Closed BrettLiddell closed 1 month ago
Hi @BrettLiddell
I added a new command-line option which implemented your feature request. With the --dedup-barcode-begin-char option, you can specify the character to be used for signaling the beginning of UMI sequence in read names. For example, in your case, " --dedup-barcode-begin-char + " should do the job.
Please be aware that, by default, "+" is used as the character that signals the separation between the two parts of a duplex UMI, so --dedup-barcode-duplex-sep-char should be set according if duplex UMI is used.
Thank you for implementing that as a feature! I'll try it out soon.
Alright, if you have any other question, please let me know.
Hi @BrettLiddell
Do you have any other question for this issue? If not, then I will close this issue soon.

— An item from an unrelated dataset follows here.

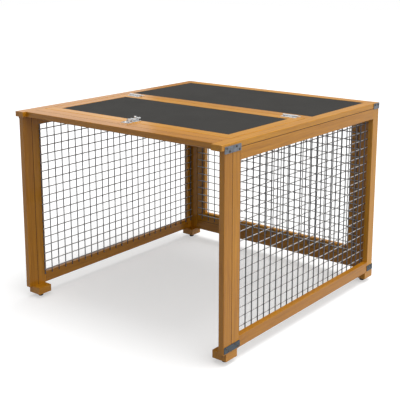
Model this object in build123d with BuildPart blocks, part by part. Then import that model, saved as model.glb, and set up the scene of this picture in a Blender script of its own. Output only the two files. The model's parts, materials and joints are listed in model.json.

This issue is closed since there has not been any activity related to this issue.
Hello,
To get my reads into the originalName#UMI format in a bam file, I am running: 1) picard FastqToSam 2) fgbio ExtractUMIsFromBam (get reads in originalName#UMI format) 3) picard SamToFastq 4) bwa (for alignment) However, when using fgbio ExtractUMIsFromBam with --annotate-read-names set to true, the UMI tag is appended to the QNAME but with a + instead of a #. Although I can reformat the bams, I was wondering if there were any alternative pre-processing steps or tools that should be used prior to running UVC?